The council's response is that the regeneration framework is a steer, not an instruction.

"The draft Eastlands Regeneration Framework, if approved, would be one of a number of material considerations and it would be for the decision maker to decide the weight to be attributed to it," the council said. "For the avoidance of doubt, if the ERF is approved and a planning application was to be made for land covered by the ERF that was not in conformity with the ERF, this would not necessarily be refused."

However, behind the complaints from city centre landlords is the fact that the ERF is not an independent view based on independent evidence, but a document drawn up by Eastlands Strategic Development Co., a partnership between the council and Manchester City FC's owners, Abu Dhabi United Group.

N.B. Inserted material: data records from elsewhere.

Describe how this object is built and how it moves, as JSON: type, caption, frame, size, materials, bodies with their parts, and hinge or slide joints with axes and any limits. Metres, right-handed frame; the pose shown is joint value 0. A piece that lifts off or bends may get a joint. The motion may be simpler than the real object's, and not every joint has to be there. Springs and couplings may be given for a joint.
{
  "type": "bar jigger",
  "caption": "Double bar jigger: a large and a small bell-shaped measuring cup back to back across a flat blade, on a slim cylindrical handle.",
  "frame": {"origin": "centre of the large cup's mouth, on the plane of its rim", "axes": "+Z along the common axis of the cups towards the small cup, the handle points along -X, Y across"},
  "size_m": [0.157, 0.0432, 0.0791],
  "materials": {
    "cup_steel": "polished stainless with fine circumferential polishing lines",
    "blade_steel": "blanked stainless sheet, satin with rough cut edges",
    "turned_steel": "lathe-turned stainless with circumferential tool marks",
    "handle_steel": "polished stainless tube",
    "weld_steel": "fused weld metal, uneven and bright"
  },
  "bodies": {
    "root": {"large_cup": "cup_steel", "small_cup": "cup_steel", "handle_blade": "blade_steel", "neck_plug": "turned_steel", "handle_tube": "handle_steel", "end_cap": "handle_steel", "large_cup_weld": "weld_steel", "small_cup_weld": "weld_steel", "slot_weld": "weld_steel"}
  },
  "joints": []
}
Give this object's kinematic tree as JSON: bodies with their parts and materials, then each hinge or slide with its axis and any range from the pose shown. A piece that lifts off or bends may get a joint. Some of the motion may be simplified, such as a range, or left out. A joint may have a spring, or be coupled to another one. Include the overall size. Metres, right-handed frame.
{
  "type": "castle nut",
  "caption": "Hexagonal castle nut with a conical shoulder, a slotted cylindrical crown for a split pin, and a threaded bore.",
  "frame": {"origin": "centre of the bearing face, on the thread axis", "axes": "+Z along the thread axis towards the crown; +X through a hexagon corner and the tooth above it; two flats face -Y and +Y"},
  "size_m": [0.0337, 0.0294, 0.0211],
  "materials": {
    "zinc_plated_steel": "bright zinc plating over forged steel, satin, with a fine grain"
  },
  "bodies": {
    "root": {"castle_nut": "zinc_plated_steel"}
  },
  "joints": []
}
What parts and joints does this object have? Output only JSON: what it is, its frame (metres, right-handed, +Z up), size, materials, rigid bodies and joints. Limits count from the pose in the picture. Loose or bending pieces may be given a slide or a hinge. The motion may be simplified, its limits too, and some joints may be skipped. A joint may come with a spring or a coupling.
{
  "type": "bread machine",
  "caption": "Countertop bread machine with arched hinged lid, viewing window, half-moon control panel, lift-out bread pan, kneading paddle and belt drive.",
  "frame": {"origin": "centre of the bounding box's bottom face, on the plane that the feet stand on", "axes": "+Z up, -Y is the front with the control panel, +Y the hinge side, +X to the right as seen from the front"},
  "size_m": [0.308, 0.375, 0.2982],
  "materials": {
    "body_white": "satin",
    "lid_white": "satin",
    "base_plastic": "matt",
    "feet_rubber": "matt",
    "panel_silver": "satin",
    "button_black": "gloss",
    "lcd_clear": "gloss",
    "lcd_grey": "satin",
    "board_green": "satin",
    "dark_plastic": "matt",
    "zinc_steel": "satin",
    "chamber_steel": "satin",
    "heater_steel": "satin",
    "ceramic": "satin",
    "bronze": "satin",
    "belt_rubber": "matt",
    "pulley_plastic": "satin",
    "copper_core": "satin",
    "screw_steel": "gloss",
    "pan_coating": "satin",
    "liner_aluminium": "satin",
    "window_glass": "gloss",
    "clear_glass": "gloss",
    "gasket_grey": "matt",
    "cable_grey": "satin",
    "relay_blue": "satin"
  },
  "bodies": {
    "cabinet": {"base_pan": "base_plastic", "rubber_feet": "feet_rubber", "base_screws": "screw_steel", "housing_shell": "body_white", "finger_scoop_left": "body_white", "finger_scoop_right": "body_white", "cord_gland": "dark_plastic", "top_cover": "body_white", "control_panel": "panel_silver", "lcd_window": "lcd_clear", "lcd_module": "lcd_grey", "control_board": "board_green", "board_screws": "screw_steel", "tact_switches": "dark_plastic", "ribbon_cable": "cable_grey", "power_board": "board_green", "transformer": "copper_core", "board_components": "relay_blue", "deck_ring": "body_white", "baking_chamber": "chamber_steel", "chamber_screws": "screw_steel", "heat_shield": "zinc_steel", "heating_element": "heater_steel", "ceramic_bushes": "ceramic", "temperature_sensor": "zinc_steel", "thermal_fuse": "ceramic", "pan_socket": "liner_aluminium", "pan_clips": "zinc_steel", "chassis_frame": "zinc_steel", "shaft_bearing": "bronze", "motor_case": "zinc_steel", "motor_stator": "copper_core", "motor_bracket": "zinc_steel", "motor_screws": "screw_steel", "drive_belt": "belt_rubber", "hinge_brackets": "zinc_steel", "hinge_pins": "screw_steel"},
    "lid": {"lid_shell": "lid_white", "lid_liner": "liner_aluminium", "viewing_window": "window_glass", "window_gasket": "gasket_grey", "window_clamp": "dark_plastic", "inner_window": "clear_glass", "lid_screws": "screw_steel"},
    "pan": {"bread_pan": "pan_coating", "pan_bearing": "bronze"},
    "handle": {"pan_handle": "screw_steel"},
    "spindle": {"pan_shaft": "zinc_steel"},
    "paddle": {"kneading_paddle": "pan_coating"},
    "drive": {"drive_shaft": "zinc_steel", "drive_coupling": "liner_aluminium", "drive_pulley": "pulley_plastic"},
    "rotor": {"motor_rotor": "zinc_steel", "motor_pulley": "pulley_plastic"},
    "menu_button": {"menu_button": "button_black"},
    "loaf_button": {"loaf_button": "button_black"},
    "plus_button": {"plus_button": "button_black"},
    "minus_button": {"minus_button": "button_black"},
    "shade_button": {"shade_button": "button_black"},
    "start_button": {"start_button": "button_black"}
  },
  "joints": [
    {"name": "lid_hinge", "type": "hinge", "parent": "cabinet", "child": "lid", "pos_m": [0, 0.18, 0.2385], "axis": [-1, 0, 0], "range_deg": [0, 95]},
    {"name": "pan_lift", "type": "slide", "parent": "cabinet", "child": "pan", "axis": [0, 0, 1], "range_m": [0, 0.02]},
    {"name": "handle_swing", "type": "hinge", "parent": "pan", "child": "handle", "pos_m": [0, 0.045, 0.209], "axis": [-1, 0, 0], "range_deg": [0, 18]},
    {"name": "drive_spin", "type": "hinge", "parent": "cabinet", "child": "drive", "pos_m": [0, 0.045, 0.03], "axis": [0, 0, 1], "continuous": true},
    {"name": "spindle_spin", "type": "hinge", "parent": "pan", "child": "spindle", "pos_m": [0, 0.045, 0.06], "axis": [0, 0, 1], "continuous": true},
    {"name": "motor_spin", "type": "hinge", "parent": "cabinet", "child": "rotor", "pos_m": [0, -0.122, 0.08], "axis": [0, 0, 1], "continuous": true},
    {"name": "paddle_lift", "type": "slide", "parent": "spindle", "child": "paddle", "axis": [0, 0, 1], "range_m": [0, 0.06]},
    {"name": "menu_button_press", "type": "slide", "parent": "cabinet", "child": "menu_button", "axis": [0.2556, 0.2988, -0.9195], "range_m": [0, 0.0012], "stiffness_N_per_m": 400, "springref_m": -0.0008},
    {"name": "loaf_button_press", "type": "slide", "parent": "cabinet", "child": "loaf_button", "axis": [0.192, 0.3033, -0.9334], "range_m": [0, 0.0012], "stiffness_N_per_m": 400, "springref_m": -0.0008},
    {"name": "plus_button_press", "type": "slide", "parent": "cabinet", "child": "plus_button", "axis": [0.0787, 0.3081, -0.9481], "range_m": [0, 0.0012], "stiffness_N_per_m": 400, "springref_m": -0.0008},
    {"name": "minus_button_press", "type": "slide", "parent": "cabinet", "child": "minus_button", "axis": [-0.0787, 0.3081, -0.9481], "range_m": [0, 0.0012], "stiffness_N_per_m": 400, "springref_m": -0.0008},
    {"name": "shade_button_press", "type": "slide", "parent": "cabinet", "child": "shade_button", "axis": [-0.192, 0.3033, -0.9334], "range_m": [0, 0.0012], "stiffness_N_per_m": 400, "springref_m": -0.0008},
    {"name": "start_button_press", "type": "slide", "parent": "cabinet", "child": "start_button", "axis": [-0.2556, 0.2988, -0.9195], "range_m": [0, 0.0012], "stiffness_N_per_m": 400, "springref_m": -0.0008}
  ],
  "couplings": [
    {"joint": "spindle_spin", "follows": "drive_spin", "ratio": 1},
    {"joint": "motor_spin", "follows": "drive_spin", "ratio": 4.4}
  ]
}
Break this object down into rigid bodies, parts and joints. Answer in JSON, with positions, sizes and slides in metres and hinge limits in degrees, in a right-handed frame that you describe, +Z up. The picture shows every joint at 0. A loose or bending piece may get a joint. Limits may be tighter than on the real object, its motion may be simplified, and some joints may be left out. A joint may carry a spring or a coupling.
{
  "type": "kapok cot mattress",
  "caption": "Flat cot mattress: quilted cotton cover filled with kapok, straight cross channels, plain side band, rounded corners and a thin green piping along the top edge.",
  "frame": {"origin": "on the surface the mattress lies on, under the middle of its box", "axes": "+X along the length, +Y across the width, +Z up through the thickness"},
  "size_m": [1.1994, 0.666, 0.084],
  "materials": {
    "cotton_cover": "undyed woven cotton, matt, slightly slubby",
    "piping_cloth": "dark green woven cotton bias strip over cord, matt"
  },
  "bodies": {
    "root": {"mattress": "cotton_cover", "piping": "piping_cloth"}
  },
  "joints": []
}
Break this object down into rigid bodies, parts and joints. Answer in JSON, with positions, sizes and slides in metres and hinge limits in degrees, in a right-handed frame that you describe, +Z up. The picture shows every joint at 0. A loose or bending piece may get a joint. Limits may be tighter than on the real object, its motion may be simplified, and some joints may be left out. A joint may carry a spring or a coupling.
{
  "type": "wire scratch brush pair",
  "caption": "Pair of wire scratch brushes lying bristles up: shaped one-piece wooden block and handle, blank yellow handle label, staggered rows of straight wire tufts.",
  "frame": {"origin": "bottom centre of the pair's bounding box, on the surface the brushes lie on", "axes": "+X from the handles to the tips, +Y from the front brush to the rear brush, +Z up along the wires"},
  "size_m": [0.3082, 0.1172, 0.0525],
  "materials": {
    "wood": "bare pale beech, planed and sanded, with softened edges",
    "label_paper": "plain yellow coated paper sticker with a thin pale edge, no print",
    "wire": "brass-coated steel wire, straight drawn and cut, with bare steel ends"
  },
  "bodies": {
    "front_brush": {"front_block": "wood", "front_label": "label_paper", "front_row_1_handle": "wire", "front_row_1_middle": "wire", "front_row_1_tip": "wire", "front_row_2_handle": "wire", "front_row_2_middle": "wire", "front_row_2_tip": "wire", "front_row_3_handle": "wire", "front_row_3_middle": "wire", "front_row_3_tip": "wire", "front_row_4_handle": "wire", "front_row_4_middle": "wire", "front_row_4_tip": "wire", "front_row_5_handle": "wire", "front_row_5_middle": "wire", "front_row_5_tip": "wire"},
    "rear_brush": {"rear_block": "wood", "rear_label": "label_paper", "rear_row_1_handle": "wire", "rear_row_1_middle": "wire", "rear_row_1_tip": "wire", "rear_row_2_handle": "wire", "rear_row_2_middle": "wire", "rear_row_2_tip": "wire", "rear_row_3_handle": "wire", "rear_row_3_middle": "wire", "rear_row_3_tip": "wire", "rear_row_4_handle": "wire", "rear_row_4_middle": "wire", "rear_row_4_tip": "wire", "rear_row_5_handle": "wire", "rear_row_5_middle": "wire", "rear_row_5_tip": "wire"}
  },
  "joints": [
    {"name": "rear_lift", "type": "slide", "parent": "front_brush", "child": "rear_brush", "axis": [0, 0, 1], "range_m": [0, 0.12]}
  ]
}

The report to councillors concedes: "The draft Eastlands Regeneration Framework has not undergone a formal statutory consultation although it has been developed through a series of consultations with key stakeholders."

The list of key stakeholders is not included in the documents presented to councillors.

The Consequences

The report to the council's ruling executive suggests no substantive alterations to the ERF. It goes no further than offering a market assessment of demand as part of any subsequent planning application for a new Eastlands arena.

For 20 years Manchester City Council managed regeneration by, in effect, outsourcing the production of non-statutory regeneration frameworks to landlords and developers. Once agreed by the council, planning applications from those same landlords and developers and the key stakeholders they worked with would be judged against the regeneration framework they had written, providing evidence for approving the application. 

Until now developers and landlords who do not entirely share the council's agenda have muttered in private, but in public have co-operated. But private discontent is now turning very public. If that co-operative approach is breaking down, or seen to deliver unfair advantages, Manchester's long, smooth run of regeneration management could be at end.